Pervaporation is a separation process where a membrane in contact with a multi-component liquid feed selectively absorbs one or more of the species from the feed. The sorbed species permeate across the membrane under the influence of a concentration gradient that is produced by evaporating the sorbed molecules from the product side of the membrane using a vacuum or sweep gas. Permeate vapor is then condensed and recovered as a liquid. Vapor permeation differs from pervaporation in that the feed is already in the vapor phase.
U.S. Pat. No. 5,753,008, incorporated by reference herein, discloses three ways for maintaining a sufficiently low partial pressure of permeate on the downstream side (also referred to as the “permeate side”) of a membrane in a vapor permeation process: (a) by vacuum, (b) by dilution, and (c) by countercurrent sweep. When the low partial pressure is obtained by a vacuum or partial vacuum, it is conventional (i.e., known in the art of separations with polymer membranes) to use vacuum pumps and/or steam ejectors (including multi-stage steam ejectors).
While effective, vacuum pumps are expensive to maintain and can lead to difficulty in condensing the permeate. For this reason, pervaporation systems have been disclosed which use refrigeration equipment to assist in permeate condensation. Moreover, the vacuum pump oil may become contaminated with permeate, thus requiring more maintenance.

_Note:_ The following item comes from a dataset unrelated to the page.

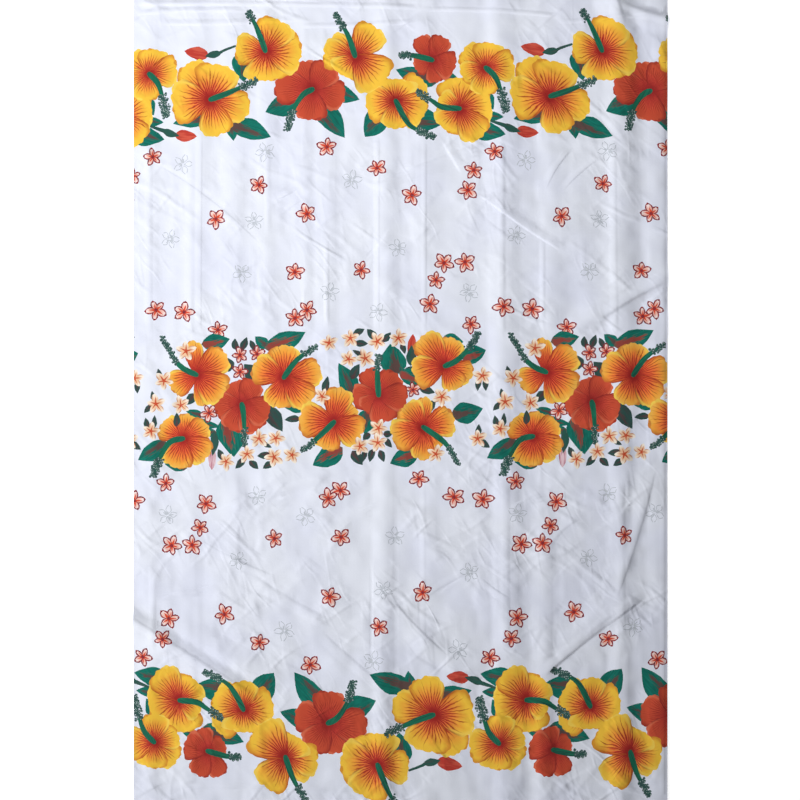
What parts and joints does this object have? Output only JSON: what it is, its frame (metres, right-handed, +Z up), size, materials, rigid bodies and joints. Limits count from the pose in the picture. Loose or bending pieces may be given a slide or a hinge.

And as a result of their generally low displacement, vacuum pumps are not typically useful in large separations systems.
While simpler, steam ejectors are limited in the level of vacuum they can achieve at reasonable steam flow rates. Consequently, staged ejectors are often needed for pervaporation separation systems. And since a small amount of permeate can remain in the steam condensate effluent, a treatment of the water effluent may be needed before discharge.
U.S. Pat. No. 6,273,937 attempts to overcome these difficulties by using a Venturi-type nozzle to produce the vacuum on the downstream side of the membrane. The Venturi is operated using a non-volatile working fluid that has an affinity for the permeate molecules. Since the working fluid has an affinity for the permeate molecules, the product effluent stream is heated and a flash drum is used to separate the permeate molecules, which can then be cooled and conducted away from the process. Following permeate separation in the flash drum, the non-volatile working fluid is cooled and pumped to the inlet of the Venturi for re-use. While the disclosed process achieves a vacuum on the downstream side of the membrane, it is complicated by the method selected to separate permeate from the Venturi effluent, as is also the case of the steam ejectors of U.S. Pat. No. 5,753,008.
There is, therefore, a need for a membrane separation process having an improved method for providing a vacuum on the downstream side of the membrane.